-- Information supplied --
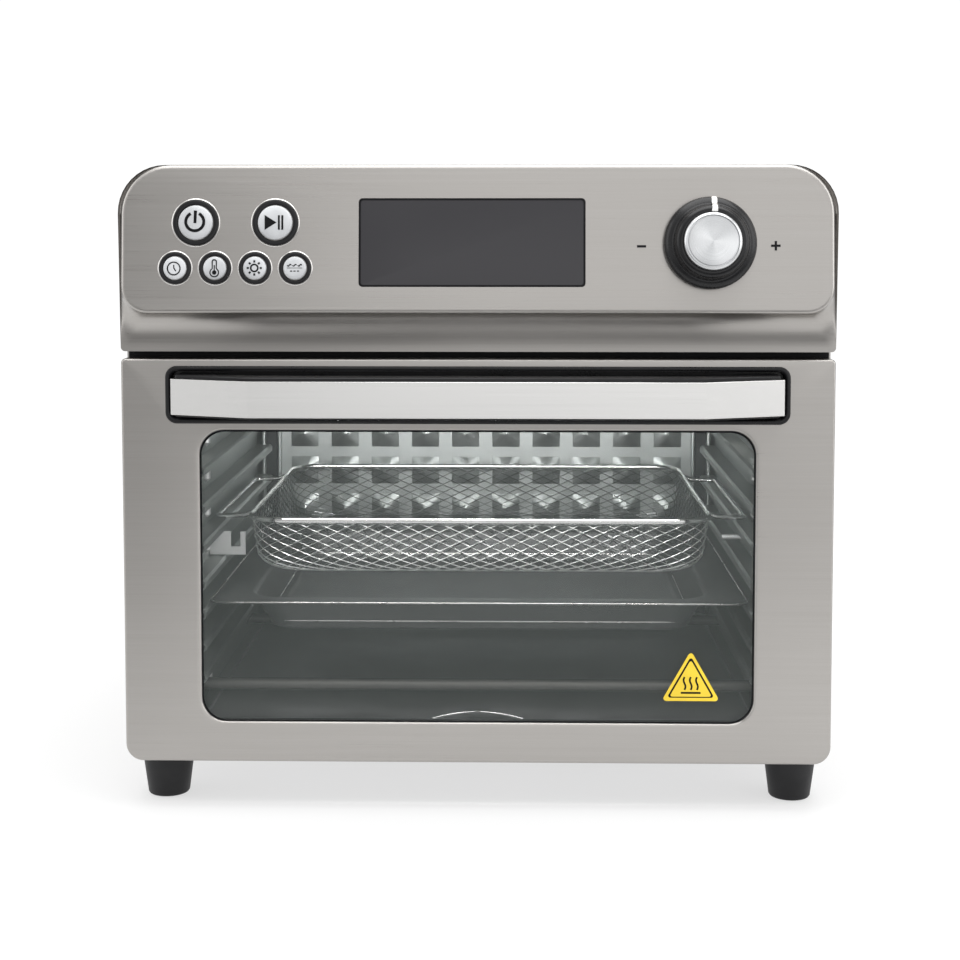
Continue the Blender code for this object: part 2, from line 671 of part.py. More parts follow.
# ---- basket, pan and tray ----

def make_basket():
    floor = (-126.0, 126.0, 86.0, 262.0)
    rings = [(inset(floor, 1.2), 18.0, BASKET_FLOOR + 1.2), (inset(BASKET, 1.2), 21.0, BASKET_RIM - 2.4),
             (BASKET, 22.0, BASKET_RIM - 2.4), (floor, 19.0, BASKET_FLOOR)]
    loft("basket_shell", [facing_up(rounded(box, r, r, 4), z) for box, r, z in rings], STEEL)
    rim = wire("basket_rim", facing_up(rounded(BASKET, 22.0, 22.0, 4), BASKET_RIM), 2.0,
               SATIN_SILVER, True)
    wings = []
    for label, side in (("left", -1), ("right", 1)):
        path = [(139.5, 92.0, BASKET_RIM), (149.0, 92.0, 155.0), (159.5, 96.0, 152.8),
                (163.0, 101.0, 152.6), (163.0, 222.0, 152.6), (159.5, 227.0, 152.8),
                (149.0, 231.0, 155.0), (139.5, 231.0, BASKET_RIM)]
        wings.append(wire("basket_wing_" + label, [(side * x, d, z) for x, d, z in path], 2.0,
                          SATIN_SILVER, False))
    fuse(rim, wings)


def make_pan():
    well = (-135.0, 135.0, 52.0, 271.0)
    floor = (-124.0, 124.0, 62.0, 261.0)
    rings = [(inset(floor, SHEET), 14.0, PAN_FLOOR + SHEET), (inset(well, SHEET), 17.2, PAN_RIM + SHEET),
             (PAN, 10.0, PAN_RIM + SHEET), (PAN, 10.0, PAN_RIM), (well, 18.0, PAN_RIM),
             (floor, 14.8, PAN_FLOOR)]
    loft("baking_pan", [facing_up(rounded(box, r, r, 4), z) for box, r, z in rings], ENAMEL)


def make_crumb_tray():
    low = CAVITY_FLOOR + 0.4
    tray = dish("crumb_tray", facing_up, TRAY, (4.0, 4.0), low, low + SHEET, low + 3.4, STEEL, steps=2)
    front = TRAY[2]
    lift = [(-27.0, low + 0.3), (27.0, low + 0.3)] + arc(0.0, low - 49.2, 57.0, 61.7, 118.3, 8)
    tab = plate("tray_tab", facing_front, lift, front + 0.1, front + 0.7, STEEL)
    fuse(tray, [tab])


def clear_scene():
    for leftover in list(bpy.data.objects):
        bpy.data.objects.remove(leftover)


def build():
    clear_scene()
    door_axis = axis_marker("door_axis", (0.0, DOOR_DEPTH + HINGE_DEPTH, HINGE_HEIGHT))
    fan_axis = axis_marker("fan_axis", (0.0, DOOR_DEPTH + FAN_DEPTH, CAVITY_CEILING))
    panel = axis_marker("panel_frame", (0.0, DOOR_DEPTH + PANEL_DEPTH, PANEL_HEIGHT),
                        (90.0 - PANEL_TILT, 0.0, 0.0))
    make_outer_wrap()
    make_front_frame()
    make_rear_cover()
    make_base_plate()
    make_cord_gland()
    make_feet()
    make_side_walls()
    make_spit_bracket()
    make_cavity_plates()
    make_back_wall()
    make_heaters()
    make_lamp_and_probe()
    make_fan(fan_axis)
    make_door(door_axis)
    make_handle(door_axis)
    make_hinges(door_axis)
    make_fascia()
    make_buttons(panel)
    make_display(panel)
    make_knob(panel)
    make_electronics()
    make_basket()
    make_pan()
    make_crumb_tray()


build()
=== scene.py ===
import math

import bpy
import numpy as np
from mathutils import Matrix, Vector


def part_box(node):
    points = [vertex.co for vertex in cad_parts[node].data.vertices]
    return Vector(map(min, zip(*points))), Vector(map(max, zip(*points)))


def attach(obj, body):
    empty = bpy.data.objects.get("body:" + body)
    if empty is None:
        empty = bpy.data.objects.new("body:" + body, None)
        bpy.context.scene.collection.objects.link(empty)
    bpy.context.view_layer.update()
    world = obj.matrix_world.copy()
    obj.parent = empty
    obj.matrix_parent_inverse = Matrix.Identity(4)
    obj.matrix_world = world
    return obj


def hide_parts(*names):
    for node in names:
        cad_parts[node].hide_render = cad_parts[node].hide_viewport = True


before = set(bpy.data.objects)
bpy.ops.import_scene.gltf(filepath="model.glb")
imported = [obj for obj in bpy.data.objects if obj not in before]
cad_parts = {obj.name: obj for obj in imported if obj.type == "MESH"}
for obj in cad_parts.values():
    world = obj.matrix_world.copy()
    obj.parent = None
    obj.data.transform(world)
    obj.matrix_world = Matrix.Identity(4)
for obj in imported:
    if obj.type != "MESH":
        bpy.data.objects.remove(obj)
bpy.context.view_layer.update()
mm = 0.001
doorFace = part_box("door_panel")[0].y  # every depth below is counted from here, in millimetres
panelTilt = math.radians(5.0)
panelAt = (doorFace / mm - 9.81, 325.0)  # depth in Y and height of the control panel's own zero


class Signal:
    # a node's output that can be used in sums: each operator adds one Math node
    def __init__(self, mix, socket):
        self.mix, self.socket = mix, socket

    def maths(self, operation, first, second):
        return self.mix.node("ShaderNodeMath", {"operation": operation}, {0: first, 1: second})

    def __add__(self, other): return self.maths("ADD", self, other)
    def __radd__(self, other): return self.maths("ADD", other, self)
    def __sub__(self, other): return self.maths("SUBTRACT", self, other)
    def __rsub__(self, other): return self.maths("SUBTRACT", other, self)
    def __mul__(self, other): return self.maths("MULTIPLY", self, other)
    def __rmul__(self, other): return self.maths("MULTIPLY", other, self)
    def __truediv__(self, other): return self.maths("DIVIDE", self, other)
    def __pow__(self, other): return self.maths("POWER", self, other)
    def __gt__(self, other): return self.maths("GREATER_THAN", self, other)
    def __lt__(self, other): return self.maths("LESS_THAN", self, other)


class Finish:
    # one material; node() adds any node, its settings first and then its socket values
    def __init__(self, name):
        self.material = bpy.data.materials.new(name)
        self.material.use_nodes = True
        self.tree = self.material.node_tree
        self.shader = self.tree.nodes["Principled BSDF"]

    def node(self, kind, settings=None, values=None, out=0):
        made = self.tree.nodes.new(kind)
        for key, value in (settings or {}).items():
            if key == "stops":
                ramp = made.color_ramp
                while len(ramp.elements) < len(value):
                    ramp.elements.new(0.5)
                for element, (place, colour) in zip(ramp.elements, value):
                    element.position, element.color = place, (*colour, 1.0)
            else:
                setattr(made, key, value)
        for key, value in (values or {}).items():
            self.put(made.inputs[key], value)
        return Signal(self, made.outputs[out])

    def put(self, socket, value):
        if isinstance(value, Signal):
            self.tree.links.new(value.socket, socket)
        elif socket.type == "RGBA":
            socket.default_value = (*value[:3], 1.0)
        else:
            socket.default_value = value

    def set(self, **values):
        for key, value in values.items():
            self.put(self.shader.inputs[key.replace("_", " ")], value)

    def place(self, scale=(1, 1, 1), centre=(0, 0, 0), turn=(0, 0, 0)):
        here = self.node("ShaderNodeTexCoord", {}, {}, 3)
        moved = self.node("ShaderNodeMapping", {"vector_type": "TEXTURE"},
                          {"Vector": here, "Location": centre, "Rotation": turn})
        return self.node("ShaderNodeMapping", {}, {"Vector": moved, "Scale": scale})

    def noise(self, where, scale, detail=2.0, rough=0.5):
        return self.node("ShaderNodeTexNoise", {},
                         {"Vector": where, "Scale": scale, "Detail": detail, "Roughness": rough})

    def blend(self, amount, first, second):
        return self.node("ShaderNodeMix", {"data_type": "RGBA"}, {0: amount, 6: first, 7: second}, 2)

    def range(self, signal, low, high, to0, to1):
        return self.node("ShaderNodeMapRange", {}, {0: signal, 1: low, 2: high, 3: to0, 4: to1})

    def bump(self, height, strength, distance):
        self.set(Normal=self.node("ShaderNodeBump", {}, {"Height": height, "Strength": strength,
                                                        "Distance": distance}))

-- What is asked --
Starting at the line that contains "for node in" and ending at the line that contains "bpy.data.objects.remove(obj)", retype each line exactly; omit everything outside that range.

-- Response --
    for node in names:
        cad_parts[node].hide_render = cad_parts[node].hide_viewport = True


before = set(bpy.data.objects)
bpy.ops.import_scene.gltf(filepath="model.glb")
imported = [obj for obj in bpy.data.objects if obj not in before]
cad_parts = {obj.name: obj for obj in imported if obj.type == "MESH"}
for obj in cad_parts.values():
    world = obj.matrix_world.copy()
    obj.parent = None
    obj.data.transform(world)
    obj.matrix_world = Matrix.Identity(4)
for obj in imported:
    if obj.type != "MESH":
        bpy.data.objects.remove(obj)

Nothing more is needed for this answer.